There's a burden carried by journalists who covered the Reagan years. They missed the story. They didn't come anywhere near to explaining what is surely the strangest career in American politics. Indeed, they went along with the Reaganites' story -- all its neatly stage-managed takes. He was too slow, too cornball, too out of it -- who would disagree? And yet he was the Great Communicator -- who doesn't believe that? Was this some inside media joke? (Great Communicator. Hee-hee.) Or some forceful effort to align reality? He was elected, after all. He must be communicating awfully well with somebody.
Was he stupid or gifted, personable or remote, a dedicated ideologue or a casual opportunist, an honest man or a partly fictionalized creation? Indeed, who can be confident that he wasn't in the early stages of Alzheimer's during his presidency (consider how a reporter feels knowing he might have missed that story)?
Now, ten years after the end of his term, we have a biography that makes exceptional efforts to explain him, and, in response, a Catholic Legion of Decency-type firestorm of opprobrium.
On the side of decency and proper biography are the Reagan partisans who, once again, are rushing fiercely to the cameras to insist the man is (is? was?) as normal and straightforward as you and I -- then, as now, a proposition so preposterous that we shrink from the challenge, because if reality is that skewed, well, we could be crazy.
The Reaganites are joined by the Washington media, who, during the Reagan term, accepted his behavior with such a blind eye and generous rationalizations that it became impossible for anyone to discuss his obvious nakedness (again, you would have been the crazy one).
Then, too, there are the cultural elite, who, in a dramatic tumble, went into the eighties as liberals and came out the true conservatives, resentful of technology, Wall Street, and the general triumph of the marketplace.
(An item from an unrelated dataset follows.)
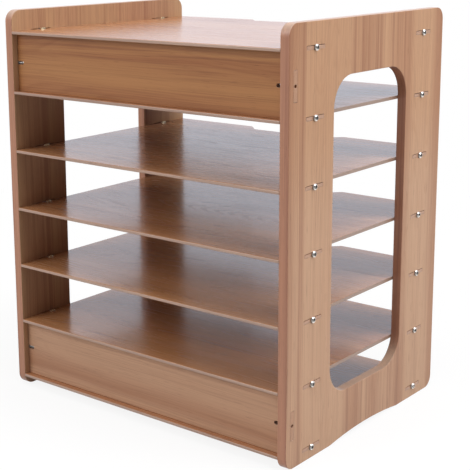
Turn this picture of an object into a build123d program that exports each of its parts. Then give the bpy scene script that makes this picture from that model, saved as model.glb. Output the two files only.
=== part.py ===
from build123d import *
import os

# A knock-down desk organizer for paper: two side panels carry seven thin boards.
# X runs across the width, the front faces -Y, and Z = 0 is the surface it stands on.

# Side panels, with one large window each and a shallow arch between their feet
panel_thickness = 9.0
panel_depth = 256.0
clear_width = 314.0
panel_corner_radius = 11.0
panel_edge_round = 0.6
cheek_height = 20.0
front_stile = 67.0
rear_stile = 67.0
bottom_rail = 46.0
top_rail = 48.5
window_corner_radius = 28.0
foot_arch_width = 117.0
foot_arch_rise = 4.0

# Boards: the bottom board, five shelves and the top board
board_count = 7
board_thickness = 3.0
board_pitch = 58.0
floor_gap = 9.0
board_edge_round = 0.8

# Finger notch in the rear edge of every board
notch_floor_width = 90.0
notch_flare = 13.0
notch_depth = 14.0
notch_corner_radius = 5.0

# Board tenons and the mortises that take them
tenon_inset = 38.0
tenon_length = 26.0
mortise_end_gap = 0.3
mortise_gap_below = 0.1
mortise_gap_above = 0.4
mortise_corner_radius = 0.5

# Screw and square nut in each board tenon
screw_diameter = 2.9
screw_length = 15.5
screw_tip_chamfer = 0.4
head_diameter = 6.0
head_height = 2.1
head_round = 1.5
recess_width = 1.0
recess_length = 3.4
recess_depth = 1.2
recess_first_turn = 12.0
recess_turn_step = 37.0
nut_width = 5.5
nut_thickness = 1.8
nut_corner_round = 0.5
nut_bore_clearance = 0.05
nut_web = 2.2
nut_slot_clearance = 0.15
screw_slot_clearance = 0.15
screw_end_clearance = 1.2

# Front panels, let in behind the boards' front edges at the top and at the bottom
front_recess = 6.5
front_thickness = 5.0
front_top_gap = 0.2
front_edge_round = 0.4
front_tenon_height = 26.0
front_mortise_gap = 0.2

# Set screw in each end of a front panel
set_screw_diameter = 3.0
set_screw_length = 10.0
set_screw_chamfer = 0.3
set_screw_bore_gap = 0.1
set_screw_slot_gap = 0.2
set_screw_slot_length = 8.0
set_screw_socket_width = 1.5
set_screw_socket_depth = 1.6
left_set_screw_inset = 6.2
right_set_screw_inset = 4.2

# Places that follow from the sizes
inner_face = clear_width / 2
outer_face = inner_face + panel_thickness
overall_width = 2 * outer_face
front_edge = -panel_depth / 2
rear_edge = panel_depth / 2
tenon_places = (front_edge + tenon_inset, rear_edge - tenon_inset)
top_level = board_count - 1
panel_height = floor_gap + top_level * board_pitch + board_thickness + cheek_height
front_middle = front_edge + front_recess + front_thickness / 2
front_levels = {"upper": top_level - 1, "lower": 0}
sides = {"left": -1, "right": 1}


def underside(level):
    """Height of a board's lower face."""
    return floor_gap + level * board_pitch


def board_middle(level):
    """Height of the middle of a board's thickness."""
    return underside(level) + board_thickness / 2


def front_bottom(level):
    """Height of a front panel's lower edge, which rests on the board of that level."""
    return underside(level) + board_thickness


def front_height():
    """A front panel fills the gap between two boards, less its top gap."""
    return board_pitch - board_thickness - front_top_gap


def front_centre(level):
    """Height of the middle of a front panel and of its tenons."""
    return front_bottom(level) + front_height() / 2


def along_x(profile, start, end):
    """Stretch a profile drawn in the side view (Y across, Z up) from one X to another."""
    low, high = sorted((start, end))
    return extrude(Plane.YZ.offset(low) * profile, high - low)


def rod(diameter, start, end, y, z):
    """A round bar along X."""
    return along_x(Pos(y, z) * Circle(diameter / 2), start, end)


def foot_arch():
    """The shallow arch that leaves a foot at the front and the rear of a panel."""
    left = (-foot_arch_width / 2, 0)
    right = (foot_arch_width / 2, 0)
    curve = ThreePointArc(left, (0, foot_arch_rise), right)
    return make_face([curve, Line(right, left)])


def panel_outline():
    """Side view of a side panel."""
    window_height = panel_height - bottom_rail - top_rail
    window_place = Pos((front_stile - rear_stile) / 2, bottom_rail + window_height / 2)
    window_depth = panel_depth - front_stile - rear_stile
    outline = Pos(0, panel_height / 2) * RectangleRounded(panel_depth, panel_height, panel_corner_radius)
    outline -= window_place * RectangleRounded(window_depth, window_height, window_corner_radius)
    return outline - foot_arch()


def board_mortises():
    """Side view of the mortises for the board tenons."""
    height = mortise_gap_below + board_thickness + mortise_gap_above
    opening = RectangleRounded(tenon_length + 2 * mortise_end_gap, height, mortise_corner_radius)
    places = []
    for level in range(board_count):
        middle = underside(level) - mortise_gap_below + height / 2
        places += [Pos(y, middle) for y in tenon_places]
    return [place * opening for place in places]


def front_mortises():
    """Side view of the mortises for the front panels' tenons."""
    opening = Rectangle(front_thickness + 2 * front_mortise_gap, front_tenon_height + 2 * front_mortise_gap)
    return [Pos(front_middle, front_centre(level)) * opening for level in front_levels.values()]


def side_panel(side):
    """A side panel with rounded edges and its mortises."""
    panel = along_x(panel_outline(), side * inner_face, side * outer_face)
    edges = panel.faces().sort_by(Axis.X)[0].edges() + panel.faces().sort_by(Axis.X)[-1].edges()
    panel = fillet(edges, panel_edge_round)
    for opening in board_mortises() + front_mortises():
        panel -= along_x(opening, side * inner_face, side * outer_face)
    return panel


def notch():
    """Top view of the flared finger notch in a board's rear edge."""
    floor = notch_floor_width / 2
    mouth = floor + notch_flare
    bottom = rear_edge - notch_depth
    return make_face(Polyline((-mouth, rear_edge), (-floor, bottom), (floor, bottom), (mouth, rear_edge), close=True))


def board_outline():
    """Top view of a board with its four tenons and its notch."""
    outline = Rectangle(clear_width, panel_depth)
    for y in tenon_places:
        outline += Pos(0, y) * Rectangle(overall_width, tenon_length)
    outline -= notch()
    mouth = notch_floor_width / 2 + notch_flare
    corners = [v for v in outline.vertices() if v.Y > rear_edge - notch_depth - 0.1 and abs(v.X) < mouth + 0.1]
    return fillet(corners, notch_corner_radius)


def screw_slot(side, y):
    """Top view of the T-shaped slot for one screw and its nut, open at the tenon's end."""
    slot_width = screw_diameter + 2 * screw_slot_clearance
    slot_end = outer_face - screw_length - screw_end_clearance + slot_width / 2
    stem = Pos((outer_face + slot_end) / 2, 0) * Rectangle(outer_face - slot_end, slot_width)
    stem += Pos(slot_end, 0) * Circle(slot_width / 2)
    nut_slot = Rectangle(nut_thickness + nut_slot_clearance, nut_width + 2 * nut_slot_clearance)
    stem += Pos(inner_face - nut_web - (nut_thickness + nut_slot_clearance) / 2, 0) * nut_slot
    if side < 0:
        stem = mirror(stem, Plane.YZ)
    return Pos(0, y) * stem


def board(level):
    """A board with rounded front and rear edges and four screw slots."""
    base = Plane.XY.offset(underside(level))
    shape = extrude(base * board_outline(), board_thickness)
    long_edges = shape.edges().filter_by(Axis.X).group_by(Axis.Y)
    shape = fillet(long_edges[0] + long_edges[-1], board_edge_round)
    for side in sides.values():
        for y in tenon_places:
            shape -= extrude(base * screw_slot(side, y), board_thickness)
    return shape


def recess(turn):
    """Side view of the cross recess in a screw's head, turned about the screw's axis."""
    arm = Rectangle(recess_length, recess_width)
    return Rot(0, 0, turn) * (arm + Rot(0, 0, 90) * arm)


def screw(side, y, z, turn):
    """A pan-head screw whose head bears on a side panel's outer face."""
    head_top = outer_face + head_height
    head = rod(head_diameter, outer_face, head_top, 0, 0)
    head = fillet(head.edges().sort_by(Axis.X)[-1], head_round)
    head -= along_x(recess(turn), head_top - recess_depth, head_top)
    shank = rod(screw_diameter, outer_face - screw_length, outer_face, 0, 0)
    shank = chamfer(shank.edges().sort_by(Axis.X)[0], screw_tip_chamfer)
    whole = head + shank
    if side < 0:
        whole = mirror(whole, Plane.YZ)
    return Pos(0, y, z) * whole


def nut(side, y, z):
    """A square nut that stands on edge in its slot and bears on the web behind the shoulder."""
    bore = Circle(screw_diameter / 2 + nut_bore_clearance)
    profile = RectangleRounded(nut_width, nut_width, nut_corner_round) - bore
    bearing = inner_face - nut_web
    return along_x(Pos(y, z) * profile, side * bearing, side * (bearing - nut_thickness))


def board_screws(level):
    """The four screws of one board."""
    pieces = []
    for side in sides.values():
        for y in tenon_places:
            turn = recess_first_turn + recess_turn_step * (len(pieces) + 4 * level)
            pieces.append(screw(side, y, board_middle(level), turn))
    return Compound(children=pieces)


def board_nuts(level):
    """The four nuts of one board."""
    return Compound(children=[nut(side, y, board_middle(level)) for side in sides.values() for y in tenon_places])


def front_panel(level):
    """A front panel with a through tenon at each end, and a slot and a bore for each set screw."""
    height = front_height()
    place = Pos(0, front_middle, front_centre(level))
    shape = place * Box(clear_width, front_thickness, height)
    shape = fillet(shape.edges().filter_by(Axis.X).group_by(Axis.Y)[0], front_edge_round)
    shape += place * Box(overall_width, front_thickness, front_tenon_height)
    slot_height = set_screw_diameter + 2 * set_screw_slot_gap
    slot_end = inner_face - set_screw_slot_length + slot_height / 2
    slot = Box(inner_face - slot_end, front_thickness, slot_height)
    end_round = Rot(90, 0, 0) * Cylinder(slot_height / 2, front_thickness)
    bore = set_screw_diameter + 2 * set_screw_bore_gap
    for side in sides.values():
        shape -= place * Pos(side * (inner_face + slot_end) / 2, 0, 0) * slot
        shape -= place * Pos(side * slot_end, 0, 0) * end_round
        shape -= rod(bore, side * inner_face, side * outer_face, front_middle, front_centre(level))
    return shape


def set_screw(side, level, inset):
    """A headless screw along X, with a hexagon socket in the end that faces outwards."""
    outer_end = outer_face - inset
    y = front_middle
    z = front_centre(level)
    shape = rod(set_screw_diameter, side * outer_end, side * (outer_end - set_screw_length), y, z)
    shape = chamfer(shape.edges().filter_by(GeomType.CIRCLE), set_screw_chamfer)
    socket = Pos(y, z) * RegularPolygon(set_screw_socket_width / 2, 6, major_radius=False)
    return shape - along_x(socket, side * outer_end, side * (outer_end - set_screw_socket_depth))


def front_set_screws(level):
    """The two set screws of one front panel, which sit at different depths."""
    left = set_screw(sides["left"], level, left_set_screw_inset)
    right = set_screw(sides["right"], level, right_set_screw_inset)
    return Compound(children=[left, right])


def board_name(level):
    """The bottom and the top board have their own names, and the shelves are counted upwards."""
    ends = {0: "bottom_board", top_level: "top_board"}
    return ends.get(level, f"shelf_board_{level}")


for name, side in sides.items():
    export_step(side_panel(side), f"parts/{name}_side_panel.step")

for level in range(board_count):
    export_step(board(level), f"parts/{board_name(level)}.step")
    export_step(board_screws(level), f"parts/{board_name(level)}_screws.step")
    export_step(board_nuts(level), f"parts/{board_name(level)}_nuts.step")

for name, level in front_levels.items():
    export_step(front_panel(level), f"parts/{name}_front_panel.step")
    export_step(front_set_screws(level), f"parts/{name}_front_panel_set_screws.step")
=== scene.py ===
import math

import bmesh
import bpy
from mathutils import Matrix, Vector


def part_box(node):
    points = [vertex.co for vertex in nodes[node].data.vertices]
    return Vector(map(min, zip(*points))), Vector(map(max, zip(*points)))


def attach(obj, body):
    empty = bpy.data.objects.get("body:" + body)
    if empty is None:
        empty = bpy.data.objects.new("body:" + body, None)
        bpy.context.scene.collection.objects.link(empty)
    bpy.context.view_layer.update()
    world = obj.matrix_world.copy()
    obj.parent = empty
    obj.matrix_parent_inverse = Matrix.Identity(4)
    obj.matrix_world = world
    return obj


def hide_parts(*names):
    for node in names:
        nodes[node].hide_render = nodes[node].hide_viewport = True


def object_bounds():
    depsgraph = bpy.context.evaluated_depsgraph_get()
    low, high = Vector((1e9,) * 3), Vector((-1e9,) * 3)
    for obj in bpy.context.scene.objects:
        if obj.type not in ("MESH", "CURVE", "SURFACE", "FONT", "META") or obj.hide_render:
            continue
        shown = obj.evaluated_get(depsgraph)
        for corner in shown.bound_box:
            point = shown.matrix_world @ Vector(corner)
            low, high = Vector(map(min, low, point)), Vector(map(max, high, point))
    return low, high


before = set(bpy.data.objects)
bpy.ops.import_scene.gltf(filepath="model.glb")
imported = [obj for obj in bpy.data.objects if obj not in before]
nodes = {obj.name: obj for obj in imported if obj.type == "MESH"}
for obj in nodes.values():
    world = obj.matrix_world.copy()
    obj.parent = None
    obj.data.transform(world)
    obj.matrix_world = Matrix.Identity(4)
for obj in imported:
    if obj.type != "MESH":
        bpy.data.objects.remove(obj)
cad_box = [list(corner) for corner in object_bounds()]

# Places read from the frame, in metres: the object's middle, and the side panels' outer faces
middle = (Vector(cad_box[0]) + Vector(cad_box[1])) / 2
outer_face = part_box("right_side_panel")[1][0]

# The photograph's frame and the camera that was fitted to it
frame_pixels = 470.0
sensor_width = 36.0
focal_pixels = 1167.536
centre_column = 185.0
centre_row = 180.0
camera_place = Vector((0.69095, -0.88986, 0.44715))
camera_azimuth = math.radians(39.733)
camera_tilt = math.radians(11.755)
camera_roll = math.radians(-0.540)


def add_camera():
    """The camera at the photograph's place, angle and framing."""
    forward = Vector((-math.sin(camera_azimuth) * math.cos(camera_tilt),
                      math.cos(camera_azimuth) * math.cos(camera_tilt),
                      -math.sin(camera_tilt)))
    level_right = forward.cross(Vector((0, 0, 1))).normalized()
    level_up = level_right.cross(forward)
    right = math.cos(camera_roll) * level_right + math.sin(camera_roll) * level_up
    up = math.cos(camera_roll) * level_up - math.sin(camera_roll) * level_right
    data = bpy.data.cameras.new("photo_camera")
    data.sensor_width = sensor_width
    data.lens = focal_pixels / frame_pixels * sensor_width
    data.shift_x = (frame_pixels / 2 - centre_column) / frame_pixels
    data.shift_y = (centre_row - frame_pixels / 2) / frame_pixels
    data.clip_start = 0.01
    camera = bpy.data.objects.new("photo_camera", data)
    bpy.context.scene.collection.objects.link(camera)
    turn = Matrix((right, up, -forward)).transposed()
    camera.matrix_world = Matrix.Translation(camera_place) @ turn.to_4x4()
    bpy.context.scene.camera = camera


# Node helpers. Each adds its nodes to a tree and gives back what the next step needs.

def new_node(tree, kind, inputs=None, **settings):
    """Adds a node, sets its properties, and sets or links the inputs that are given by name or number."""
    node = tree.nodes.new(kind)
    for name, value in settings.items():
        setattr(node, name, value)
    for name, value in (inputs or {}).items():
        if isinstance(value, bpy.types.NodeSocket):
            tree.links.new(value, node.inputs[name])
        else:
            node.inputs[name].default_value = value
    return node


def math_node(tree, operation, first, second=0.0, third=0.0):
    """One arithmetic step."""
    values = {0: first, 1: second, 2: third}
    return new_node(tree, "ShaderNodeMath", values, operation=operation).outputs[0]


def product(tree, value, *others):
    """The values multiplied together."""
    for other in others:
        value = math_node(tree, "MULTIPLY", value, other)
    return value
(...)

Oh, yes, and there are the other Republicans -- the Bush Republicans (whom Reagan mostly disliked and who mostly disliked him) -- eager to take what benefits they can from their proximity with the Great Communicator (but winking broadly), shocked, shocked that anyone would doubt the great man's greatness.
On the side of moral and intellectual relativism and, possibly, genuine flakiness, is Edmund Morris, the frail-looking biographer.
While it is almost inevitable that a biographer will either be a hagiographer or a betrayer, Morris's betrayals are, actually, of a special order.
For one thing, he came to the job giving no indication that he was anything but conventional (while some might have noted he came out of the advertising business instead of academia, the Reaganites probably thought that was a plus). His Theodore Roosevelt biography was Pulitzer Prize-level conventional. He was, by all appearances, an incredibly safe choice.
That, too, is no small part of the betrayal: He was the choice. When they choose you as official biographer, you're not supposed to go unofficial. He was invited in! He had access! They say access like sex. And indeed, there is a seduced-and-abandoned tone here. A moral if not contractual breach. And then, too, a bit of professional self-interest: After Morris, will anyone else ever again be given such access?
And then there is the fourteen years he took to write the book and the $3 million that Random House advanced him for the project. That's supposed to add up to something weighty. Arthur Schlesinger's three-volume The Age of Roosevelt, for instance. The Reaganites have always aspired to that heft and weight.
Instead, Morris takes his fine reputation, his unprecedented access, his unlimited time, and, it turns out, his fuck-you money and produces not a massive and ponderous tome but something more like a merry-prankster romp through the twentieth century.
It's the being-made-a-fool-of part that people really don't take to kindly.
Still, it is not necessarily clear what this book was supposed to be. Presidential biographies are a pretty undistinguished and uninteresting bunch of books (this is why they are usually safe for presidents). They are, second only to presidential autobiographies, political acts. Or they are clip jobs, or tell-all scandal stuff -- from the Woodward or the Regnery presses -- or, finally, in the highest example of the form, an archival recapitulation. It is only Schlesinger's Roosevelt and Robert Caro's as-yet-unfinished two-volume-and-counting Johnson series that, arguably, manage to define their subjects, and only Caro's that provides a knock-your-socks-off reading experience. (Considering that in Caro's biography the subject becomes the whale, larger and more frightening and more destructive as the story unfolds, it is especially unlikely that this is what the keepers of the Reagan legacy had in mind.)
"A scholarly work" is the term that has been popping up as the purported standard against which Morris's book should ideally be judged. This is in itself a problematic or illusory standard because many scholars -- that is, historians who follow scholarly conventions and who therefore do not write for the popular market -- eschew the writing of presidential biographies (indeed, they tend to eschew the writing of all biographies). The scholarly prejudice -- sometimes certainly a reasonable one -- is that presidents are mainly place-holders, careerists, whose importance is a reflection of the news media rather than of history. Presidents, in other words, are not the center of the age, the government, or even their own destinies. They are merely the product of their own or someone else's mythmaking.